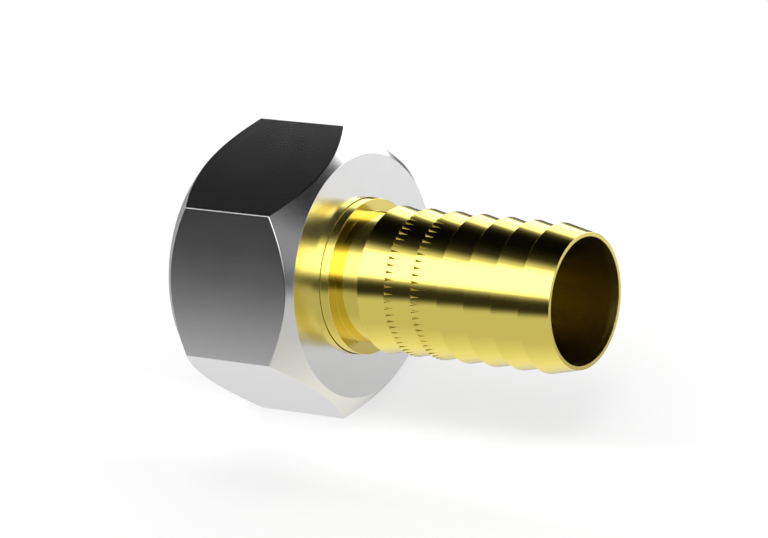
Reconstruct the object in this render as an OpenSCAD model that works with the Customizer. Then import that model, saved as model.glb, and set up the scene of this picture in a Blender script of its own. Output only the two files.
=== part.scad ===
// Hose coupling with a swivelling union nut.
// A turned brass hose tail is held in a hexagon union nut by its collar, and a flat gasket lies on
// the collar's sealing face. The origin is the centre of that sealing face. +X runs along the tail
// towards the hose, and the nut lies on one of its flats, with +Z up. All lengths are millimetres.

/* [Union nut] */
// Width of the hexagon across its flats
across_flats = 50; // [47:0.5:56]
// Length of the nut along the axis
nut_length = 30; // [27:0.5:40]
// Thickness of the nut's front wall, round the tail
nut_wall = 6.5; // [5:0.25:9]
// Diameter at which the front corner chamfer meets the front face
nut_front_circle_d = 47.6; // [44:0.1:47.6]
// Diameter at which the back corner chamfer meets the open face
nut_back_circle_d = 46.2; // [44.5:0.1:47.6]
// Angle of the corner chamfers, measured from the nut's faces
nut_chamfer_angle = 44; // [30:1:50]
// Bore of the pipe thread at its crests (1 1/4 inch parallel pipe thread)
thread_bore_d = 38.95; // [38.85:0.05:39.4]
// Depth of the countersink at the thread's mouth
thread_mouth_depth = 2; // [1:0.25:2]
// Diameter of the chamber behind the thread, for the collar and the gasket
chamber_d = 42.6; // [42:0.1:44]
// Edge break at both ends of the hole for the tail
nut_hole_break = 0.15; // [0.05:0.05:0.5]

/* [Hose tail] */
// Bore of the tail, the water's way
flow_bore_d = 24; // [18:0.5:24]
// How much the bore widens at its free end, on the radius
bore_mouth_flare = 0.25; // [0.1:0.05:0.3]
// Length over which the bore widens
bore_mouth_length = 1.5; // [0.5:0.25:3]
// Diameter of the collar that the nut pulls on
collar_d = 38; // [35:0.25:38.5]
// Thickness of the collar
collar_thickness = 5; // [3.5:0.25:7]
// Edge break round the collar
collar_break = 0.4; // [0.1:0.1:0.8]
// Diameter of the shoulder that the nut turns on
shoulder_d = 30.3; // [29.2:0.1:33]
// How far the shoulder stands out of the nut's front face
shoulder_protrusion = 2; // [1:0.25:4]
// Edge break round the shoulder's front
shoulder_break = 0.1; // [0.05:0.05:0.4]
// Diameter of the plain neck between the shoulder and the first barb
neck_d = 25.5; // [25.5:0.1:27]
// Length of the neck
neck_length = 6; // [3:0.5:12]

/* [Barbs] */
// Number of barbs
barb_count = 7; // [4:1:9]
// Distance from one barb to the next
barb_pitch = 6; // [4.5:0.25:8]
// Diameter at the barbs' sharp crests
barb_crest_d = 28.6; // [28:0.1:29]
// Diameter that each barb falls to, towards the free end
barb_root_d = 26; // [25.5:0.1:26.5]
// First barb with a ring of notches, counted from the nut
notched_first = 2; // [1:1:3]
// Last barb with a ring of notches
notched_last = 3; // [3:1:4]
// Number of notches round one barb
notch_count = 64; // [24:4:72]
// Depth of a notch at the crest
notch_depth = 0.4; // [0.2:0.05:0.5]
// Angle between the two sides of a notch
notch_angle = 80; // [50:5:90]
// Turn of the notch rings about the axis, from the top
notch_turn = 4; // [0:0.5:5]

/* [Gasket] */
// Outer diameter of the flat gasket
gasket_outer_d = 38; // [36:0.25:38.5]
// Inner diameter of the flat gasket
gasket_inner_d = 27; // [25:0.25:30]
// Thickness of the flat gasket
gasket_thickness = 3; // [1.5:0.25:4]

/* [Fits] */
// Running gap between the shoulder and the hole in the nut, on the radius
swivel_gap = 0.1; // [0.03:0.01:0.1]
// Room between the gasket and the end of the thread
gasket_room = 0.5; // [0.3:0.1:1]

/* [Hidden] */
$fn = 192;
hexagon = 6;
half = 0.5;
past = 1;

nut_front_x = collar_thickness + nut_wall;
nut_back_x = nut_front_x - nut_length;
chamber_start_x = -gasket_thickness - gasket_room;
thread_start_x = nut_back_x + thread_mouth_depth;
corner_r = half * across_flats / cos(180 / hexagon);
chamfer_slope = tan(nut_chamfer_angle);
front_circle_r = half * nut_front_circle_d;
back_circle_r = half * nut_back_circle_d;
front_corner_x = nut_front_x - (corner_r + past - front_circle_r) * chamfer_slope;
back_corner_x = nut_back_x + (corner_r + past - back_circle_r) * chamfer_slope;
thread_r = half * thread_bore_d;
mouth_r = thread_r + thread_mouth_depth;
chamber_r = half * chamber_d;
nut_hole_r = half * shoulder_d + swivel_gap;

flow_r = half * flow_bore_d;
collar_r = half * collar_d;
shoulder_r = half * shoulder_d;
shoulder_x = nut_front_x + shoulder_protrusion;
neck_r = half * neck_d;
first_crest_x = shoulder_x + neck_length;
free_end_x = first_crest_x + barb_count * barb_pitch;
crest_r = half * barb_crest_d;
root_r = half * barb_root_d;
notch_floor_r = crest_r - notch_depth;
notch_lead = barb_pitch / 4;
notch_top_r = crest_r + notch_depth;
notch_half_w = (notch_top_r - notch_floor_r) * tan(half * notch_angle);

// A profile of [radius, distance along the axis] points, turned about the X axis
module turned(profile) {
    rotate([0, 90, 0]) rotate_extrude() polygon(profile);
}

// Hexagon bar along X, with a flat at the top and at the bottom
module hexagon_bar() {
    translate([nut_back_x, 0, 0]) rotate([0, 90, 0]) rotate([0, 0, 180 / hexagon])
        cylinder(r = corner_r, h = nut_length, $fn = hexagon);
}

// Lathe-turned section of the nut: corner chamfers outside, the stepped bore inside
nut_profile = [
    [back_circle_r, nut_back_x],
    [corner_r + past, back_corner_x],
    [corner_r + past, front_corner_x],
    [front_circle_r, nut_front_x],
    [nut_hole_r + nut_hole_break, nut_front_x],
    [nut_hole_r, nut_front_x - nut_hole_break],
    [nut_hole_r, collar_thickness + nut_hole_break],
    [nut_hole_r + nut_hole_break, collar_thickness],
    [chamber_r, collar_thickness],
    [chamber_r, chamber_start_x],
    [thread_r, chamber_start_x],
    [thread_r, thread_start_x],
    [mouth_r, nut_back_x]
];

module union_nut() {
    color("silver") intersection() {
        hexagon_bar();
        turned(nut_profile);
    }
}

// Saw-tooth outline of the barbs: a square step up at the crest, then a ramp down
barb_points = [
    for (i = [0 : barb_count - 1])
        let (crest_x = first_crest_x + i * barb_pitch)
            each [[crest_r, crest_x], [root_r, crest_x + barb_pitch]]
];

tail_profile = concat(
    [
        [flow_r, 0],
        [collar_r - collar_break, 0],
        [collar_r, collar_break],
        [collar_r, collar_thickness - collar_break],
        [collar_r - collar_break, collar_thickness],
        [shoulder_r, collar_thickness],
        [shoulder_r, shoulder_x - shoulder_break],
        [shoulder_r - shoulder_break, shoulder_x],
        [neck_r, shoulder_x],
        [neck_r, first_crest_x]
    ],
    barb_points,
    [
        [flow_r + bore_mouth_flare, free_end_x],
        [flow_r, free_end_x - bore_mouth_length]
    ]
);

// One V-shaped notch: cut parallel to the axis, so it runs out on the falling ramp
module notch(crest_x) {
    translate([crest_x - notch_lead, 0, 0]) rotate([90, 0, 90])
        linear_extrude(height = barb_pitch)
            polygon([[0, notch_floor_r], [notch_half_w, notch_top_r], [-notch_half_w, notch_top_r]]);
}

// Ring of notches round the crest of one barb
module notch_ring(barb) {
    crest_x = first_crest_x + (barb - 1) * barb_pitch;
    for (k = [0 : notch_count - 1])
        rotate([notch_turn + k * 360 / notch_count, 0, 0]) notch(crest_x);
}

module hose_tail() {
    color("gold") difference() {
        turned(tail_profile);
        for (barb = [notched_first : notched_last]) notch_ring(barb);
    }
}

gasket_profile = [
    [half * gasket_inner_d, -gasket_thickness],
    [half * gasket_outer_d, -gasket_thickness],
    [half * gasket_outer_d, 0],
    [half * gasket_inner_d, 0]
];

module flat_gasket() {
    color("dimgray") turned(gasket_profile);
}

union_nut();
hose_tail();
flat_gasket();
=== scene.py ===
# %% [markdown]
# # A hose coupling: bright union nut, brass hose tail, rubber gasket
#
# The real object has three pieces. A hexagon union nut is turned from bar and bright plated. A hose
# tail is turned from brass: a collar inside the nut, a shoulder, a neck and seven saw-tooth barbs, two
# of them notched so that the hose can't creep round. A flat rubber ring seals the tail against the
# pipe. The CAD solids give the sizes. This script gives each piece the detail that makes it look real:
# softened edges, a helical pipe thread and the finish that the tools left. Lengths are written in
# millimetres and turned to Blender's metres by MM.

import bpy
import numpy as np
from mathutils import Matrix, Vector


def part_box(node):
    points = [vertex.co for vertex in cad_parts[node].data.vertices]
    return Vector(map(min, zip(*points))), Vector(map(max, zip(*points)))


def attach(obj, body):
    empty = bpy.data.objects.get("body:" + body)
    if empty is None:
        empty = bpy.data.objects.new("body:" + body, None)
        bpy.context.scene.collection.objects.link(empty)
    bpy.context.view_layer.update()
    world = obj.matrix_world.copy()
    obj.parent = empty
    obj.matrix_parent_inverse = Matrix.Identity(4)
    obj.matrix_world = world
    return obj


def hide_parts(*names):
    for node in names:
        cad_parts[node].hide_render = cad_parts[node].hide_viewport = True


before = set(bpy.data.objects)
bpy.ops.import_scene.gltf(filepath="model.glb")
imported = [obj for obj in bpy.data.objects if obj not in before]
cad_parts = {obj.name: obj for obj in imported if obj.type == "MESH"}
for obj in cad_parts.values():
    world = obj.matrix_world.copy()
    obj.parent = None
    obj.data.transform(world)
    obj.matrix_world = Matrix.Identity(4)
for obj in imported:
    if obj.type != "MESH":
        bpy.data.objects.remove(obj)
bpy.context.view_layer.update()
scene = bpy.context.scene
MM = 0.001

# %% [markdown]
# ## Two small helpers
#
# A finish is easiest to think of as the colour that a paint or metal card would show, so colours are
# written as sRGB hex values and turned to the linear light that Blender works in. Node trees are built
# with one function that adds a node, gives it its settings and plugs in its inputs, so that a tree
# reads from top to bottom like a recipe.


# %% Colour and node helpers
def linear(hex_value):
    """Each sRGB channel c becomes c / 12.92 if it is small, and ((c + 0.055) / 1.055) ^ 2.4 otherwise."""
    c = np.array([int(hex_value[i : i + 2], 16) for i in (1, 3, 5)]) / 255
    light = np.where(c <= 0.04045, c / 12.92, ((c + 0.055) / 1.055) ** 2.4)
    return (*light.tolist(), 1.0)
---
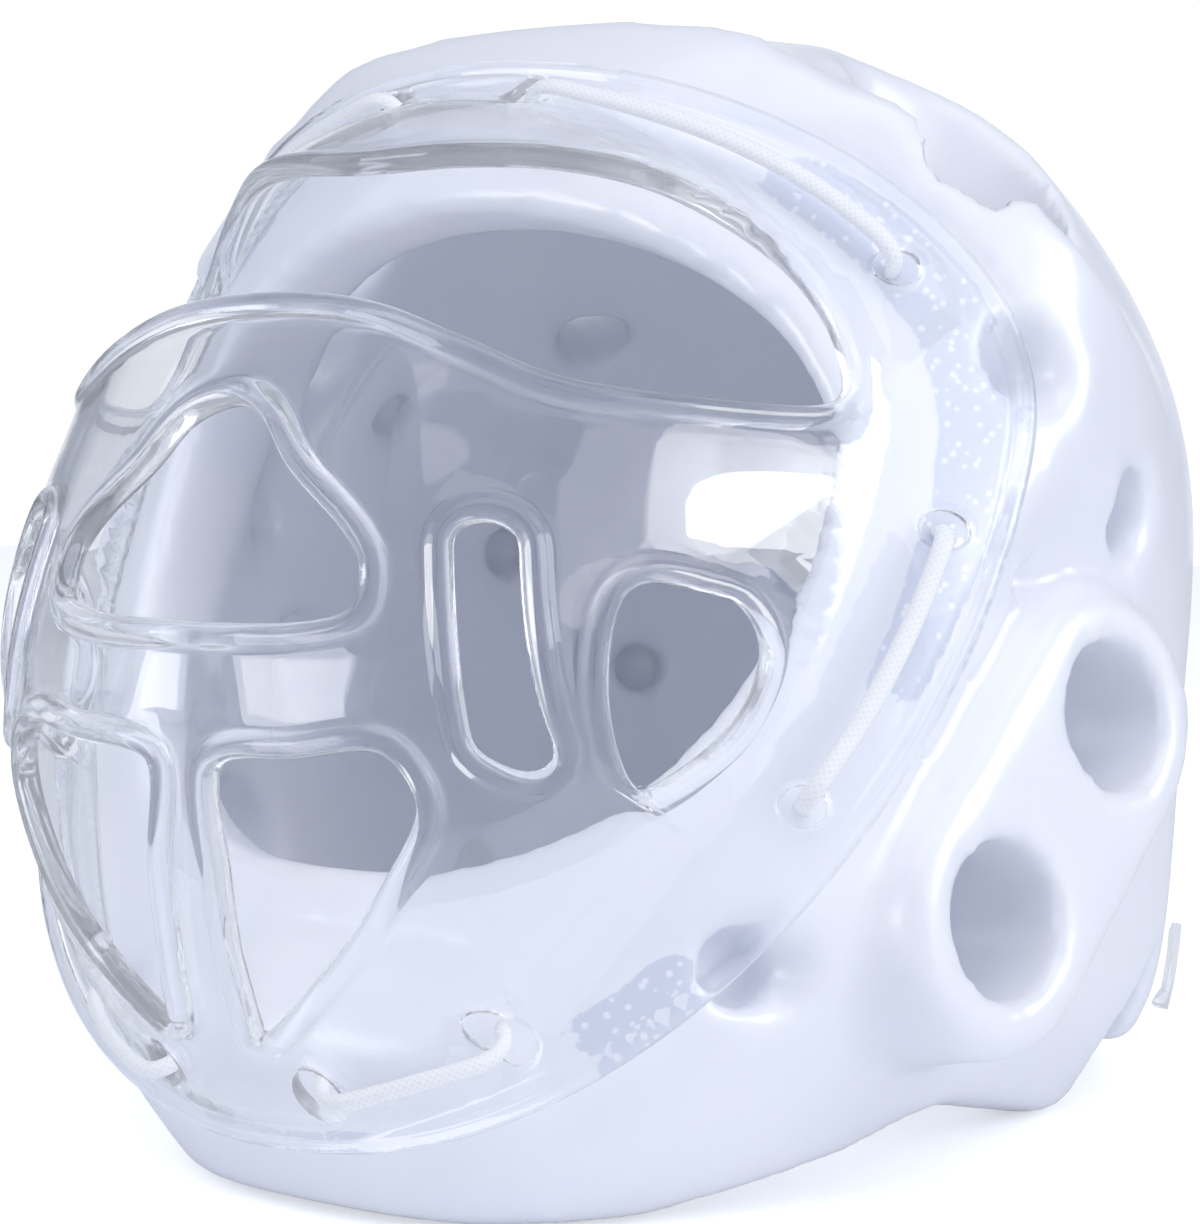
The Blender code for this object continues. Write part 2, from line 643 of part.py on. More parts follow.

WHAT IS ASKED: How many lines in these entries hold the string "empty"? Answer with the number alone.

RESPONSE: 5